** Begin **
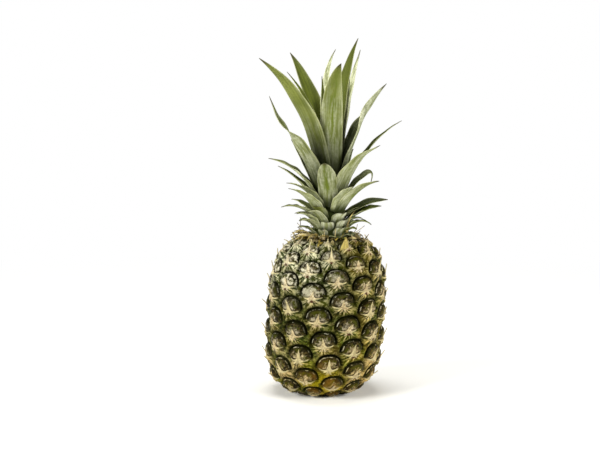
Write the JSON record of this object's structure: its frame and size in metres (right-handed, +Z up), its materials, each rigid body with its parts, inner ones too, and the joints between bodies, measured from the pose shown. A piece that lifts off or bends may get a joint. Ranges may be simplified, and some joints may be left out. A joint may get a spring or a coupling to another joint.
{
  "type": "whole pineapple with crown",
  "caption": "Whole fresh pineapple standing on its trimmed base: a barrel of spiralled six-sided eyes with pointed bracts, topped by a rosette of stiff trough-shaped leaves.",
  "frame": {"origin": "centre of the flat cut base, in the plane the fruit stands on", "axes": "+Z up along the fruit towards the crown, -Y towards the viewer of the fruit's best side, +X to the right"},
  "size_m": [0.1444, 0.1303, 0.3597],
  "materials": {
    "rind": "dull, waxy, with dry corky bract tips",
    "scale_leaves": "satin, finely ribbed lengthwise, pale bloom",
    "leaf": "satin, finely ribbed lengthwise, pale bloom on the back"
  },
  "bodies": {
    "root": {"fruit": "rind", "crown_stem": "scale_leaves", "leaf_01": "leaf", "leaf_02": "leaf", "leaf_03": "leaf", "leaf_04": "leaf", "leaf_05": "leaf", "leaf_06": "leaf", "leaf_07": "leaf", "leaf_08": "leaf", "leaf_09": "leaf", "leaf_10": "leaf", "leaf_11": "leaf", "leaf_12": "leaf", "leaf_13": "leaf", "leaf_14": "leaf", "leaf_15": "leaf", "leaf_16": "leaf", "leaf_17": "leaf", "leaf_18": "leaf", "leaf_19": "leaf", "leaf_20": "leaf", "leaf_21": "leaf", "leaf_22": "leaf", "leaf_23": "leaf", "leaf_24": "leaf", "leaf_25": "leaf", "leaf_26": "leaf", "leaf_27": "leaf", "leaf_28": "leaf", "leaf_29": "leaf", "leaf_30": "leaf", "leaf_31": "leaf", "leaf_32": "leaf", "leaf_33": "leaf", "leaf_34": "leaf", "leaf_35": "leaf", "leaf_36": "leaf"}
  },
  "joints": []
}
** End **
What count of lines in the listing contain the word "frame"? Reply with the number only.

*TASK OUTPUT:*
2